** begin Extracted data **

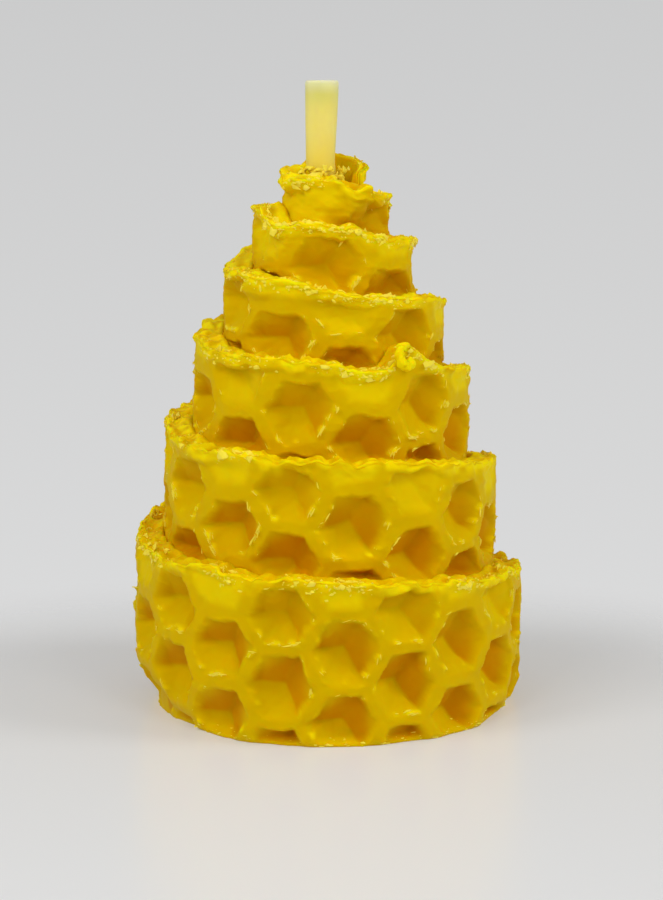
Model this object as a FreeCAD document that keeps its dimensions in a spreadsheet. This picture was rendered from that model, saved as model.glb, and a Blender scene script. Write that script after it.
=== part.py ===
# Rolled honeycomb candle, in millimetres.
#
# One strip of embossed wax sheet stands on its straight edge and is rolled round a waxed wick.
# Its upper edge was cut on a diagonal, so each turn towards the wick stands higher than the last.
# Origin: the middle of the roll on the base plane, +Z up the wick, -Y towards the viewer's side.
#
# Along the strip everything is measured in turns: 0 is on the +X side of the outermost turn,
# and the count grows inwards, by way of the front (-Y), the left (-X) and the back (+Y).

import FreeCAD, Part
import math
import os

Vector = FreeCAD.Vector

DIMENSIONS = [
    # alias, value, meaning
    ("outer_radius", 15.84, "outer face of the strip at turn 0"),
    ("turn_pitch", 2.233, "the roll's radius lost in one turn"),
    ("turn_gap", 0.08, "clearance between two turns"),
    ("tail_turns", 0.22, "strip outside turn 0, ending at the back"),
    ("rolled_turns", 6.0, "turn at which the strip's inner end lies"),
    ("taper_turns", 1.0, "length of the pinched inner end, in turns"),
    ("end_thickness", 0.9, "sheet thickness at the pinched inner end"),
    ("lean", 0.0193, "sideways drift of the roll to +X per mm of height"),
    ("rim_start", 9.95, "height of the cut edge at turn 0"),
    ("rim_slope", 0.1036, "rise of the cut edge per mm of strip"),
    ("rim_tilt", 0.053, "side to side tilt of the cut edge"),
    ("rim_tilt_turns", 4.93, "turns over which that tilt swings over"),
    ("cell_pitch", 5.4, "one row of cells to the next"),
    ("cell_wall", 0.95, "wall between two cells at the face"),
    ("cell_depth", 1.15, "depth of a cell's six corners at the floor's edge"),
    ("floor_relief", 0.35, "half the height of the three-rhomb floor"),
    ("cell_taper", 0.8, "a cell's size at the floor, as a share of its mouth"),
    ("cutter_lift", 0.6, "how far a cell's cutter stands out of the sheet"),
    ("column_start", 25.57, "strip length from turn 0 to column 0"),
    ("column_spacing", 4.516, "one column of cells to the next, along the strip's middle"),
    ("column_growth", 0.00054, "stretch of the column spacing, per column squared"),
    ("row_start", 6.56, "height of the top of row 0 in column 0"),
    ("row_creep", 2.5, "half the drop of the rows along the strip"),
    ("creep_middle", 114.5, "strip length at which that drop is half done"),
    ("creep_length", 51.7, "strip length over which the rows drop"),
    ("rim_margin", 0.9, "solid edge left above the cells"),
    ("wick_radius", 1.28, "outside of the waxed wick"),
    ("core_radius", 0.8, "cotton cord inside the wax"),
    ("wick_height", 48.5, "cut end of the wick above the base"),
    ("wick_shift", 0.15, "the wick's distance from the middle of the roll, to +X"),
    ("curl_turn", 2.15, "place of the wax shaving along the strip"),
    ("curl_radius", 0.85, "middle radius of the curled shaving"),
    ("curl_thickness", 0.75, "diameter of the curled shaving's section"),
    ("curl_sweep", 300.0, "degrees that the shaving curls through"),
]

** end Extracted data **
** begin Extracted data **

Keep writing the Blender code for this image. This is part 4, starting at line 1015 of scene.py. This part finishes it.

** end Extracted data **
** begin Extracted data **

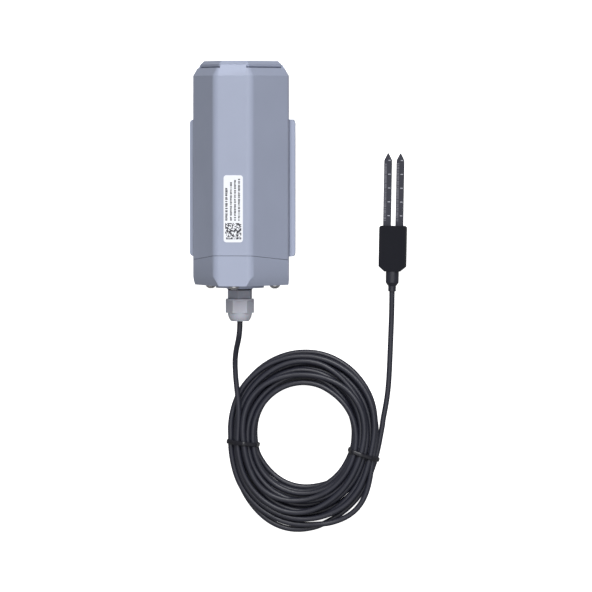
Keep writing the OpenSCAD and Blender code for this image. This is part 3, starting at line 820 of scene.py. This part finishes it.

** end Extracted data **

◆ Task requirements
Copy exactly the lines from the line with "Model this object" up to and including the line with "Vector = FreeCAD.Vector", and no other lines.

◆ Written solution
Model this object as a FreeCAD document that keeps its dimensions in a spreadsheet. This picture was rendered from that model, saved as model.glb, and a Blender scene script. Write that script after it.
=== part.py ===
# Rolled honeycomb candle, in millimetres.
#
# One strip of embossed wax sheet stands on its straight edge and is rolled round a waxed wick.
# Its upper edge was cut on a diagonal, so each turn towards the wick stands higher than the last.
# Origin: the middle of the roll on the base plane, +Z up the wick, -Y towards the viewer's side.
#
# Along the strip everything is measured in turns: 0 is on the +X side of the outermost turn,
# and the count grows inwards, by way of the front (-Y), the left (-X) and the back (+Y).

import FreeCAD, Part
import math
import os

Vector = FreeCAD.Vector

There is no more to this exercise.